This is a question that I have been pondering for a while.
As anyone who has read stories written in English can tell you, most stories are written in past tense. Why? Well, the main reason is that writing stories in past tense has been the convention for as long as anyone can remember. Moreover, stories written in the present tense have a reputation for being poorly written.
That doesn’t mean you can’t write a good story in present tense. “Bleak House” by Charles Dickens (written mostly in present tense and includes sections written in past tense) and “Rabbit, Run” by John Updike (written entirely in present tense) are considered to be classics.
The following are the pros and cons of writing in present tense. The cons also hint at other reasons that most stories are written in past tense.
The pros of writing in present tense:
- Stories written in present tense feel like a movie
- Present tense creates more intense emotions
- Present tense works well with a deep third-person point of view
- Present tense is the best choice for short-time frame stories with constant action
- Present tense works well with unreliable narrators
The cons of writing in present tense:
- Some people simply hate reading stories written in present tense
- Present tense is not as flexible and it can be awkward to shift to past events or future events
- Present tense is hard to use effectively, because it is not as flexible
- There is little to no narration in stories that are written in present tense.
- There are 12 verb tenses in English, and you will be limited to 4 verb tenses (simple present, present progressing, simple future and sometimes simple past) if you write in present tense.
By the way, you can write stories in future tense in English, but they are very rare.
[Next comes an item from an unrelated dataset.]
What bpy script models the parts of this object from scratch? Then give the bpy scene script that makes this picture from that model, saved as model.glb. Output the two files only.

I know of only two stories that are written in future tense, and they are “The Book of Revelation” and “Gylfaginning”. Both stories give details on the upcoming end of the world and its subsequent rebirth.
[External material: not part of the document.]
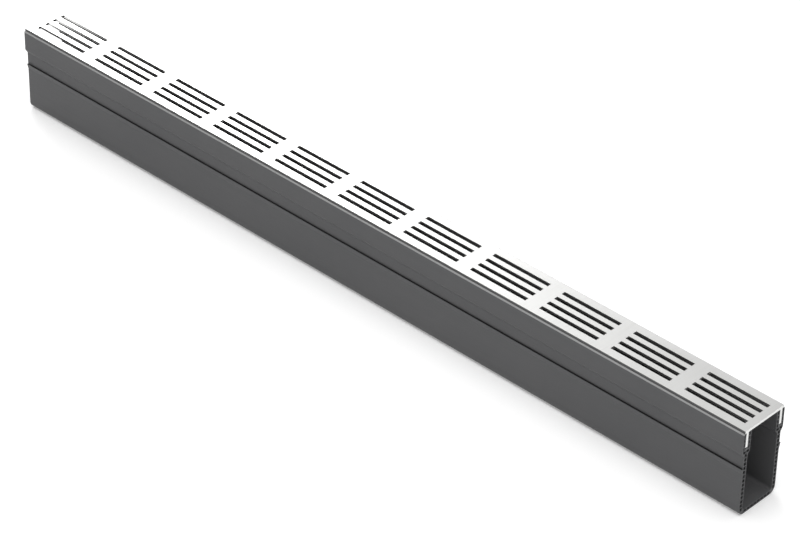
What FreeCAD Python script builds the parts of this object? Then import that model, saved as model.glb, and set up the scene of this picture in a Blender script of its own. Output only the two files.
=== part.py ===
import FreeCAD, Part
import os

import Sketcher

# A one metre channel drain: an extruded multi-chamber channel with a slotted
# grating laid in the grooves of its two lips.
# Frame: X along the channel, Y across it, Z up, origin at the middle of the underside.

document = FreeCAD.newDocument("channel_drain")

# Driving sizes in millimetres
sizes = document.addObject("Spreadsheet::Sheet", "sizes")
driving_sizes = [
    ("channel_length", "1000"),
    ("channel_width", "60.6"),
    ("channel_height", "100"),
    ("outer_lip", "3.5"),
    ("inner_lip", "4.1"),
    ("flange_thickness", "3"),
    ("groove_play", "0.25"),
    ("groove_depth", "18.7"),
    ("groove_floor_gap", "1.2"),
    ("lip_shoulder", "1.4"),
    ("lip_height", "23.2"),
    ("outer_taper_height", "5"),
    ("inner_taper_height", "4.5"),
    ("wall_setback", "3"),
    ("wall_thickness", "5.3"),
    ("floor_thickness", "4.8"),
    ("outer_corner", "8"),
    ("inner_corner", "3.5"),
    ("rib_level", "58"),
    ("rib_reach", "1.7"),
    ("rib_undercut", "0.8"),
    ("rib_height", "7"),
    ("chamber_skin", "0.95"),
    ("chamber_web", "1"),
    ("lip_chambers", "4"),
    ("wall_chambers", "13"),
    ("floor_chambers", "8"),
    ("corner_chamber_height", "4"),
    ("corner_chamber_cut", "1.1"),
    ("plate_thickness", "2.8"),
    ("plate_setback", "1.5"),
    ("plate_edge", "0.3"),
    ("slot_groups", "11"),
    ("slot_rows", "4"),
    ("slot_width", "5"),
    ("row_pitch", "11"),
    ("bar_width", "18"),
    ("end_margin", "8.5"),
]
for row, (alias, value) in enumerate(driving_sizes, start=1):
    sizes.set(f"A{row}", alias)
    sizes.set(f"B{row}", value)
    sizes.setAlias(f"B{row}", alias)
document.recompute()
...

I got the above from this source: (https://thewritepractice.com/past-tense-vs-present-tense/).
That’s how English stories are written. So how about Japanese stories? The few Japanese stories that I have read so far seem to be written in present tense, but they have some parts written in past tense. I am willing to guess that there are probably no Japanese stories written in future tense. The Japanese language treats the base form of verbs as having present or future tense and the reader has to rely on context to figure out which tense is being used, so trying to write a Japanese story in future tense would be difficult at best.
I look forward to your answers!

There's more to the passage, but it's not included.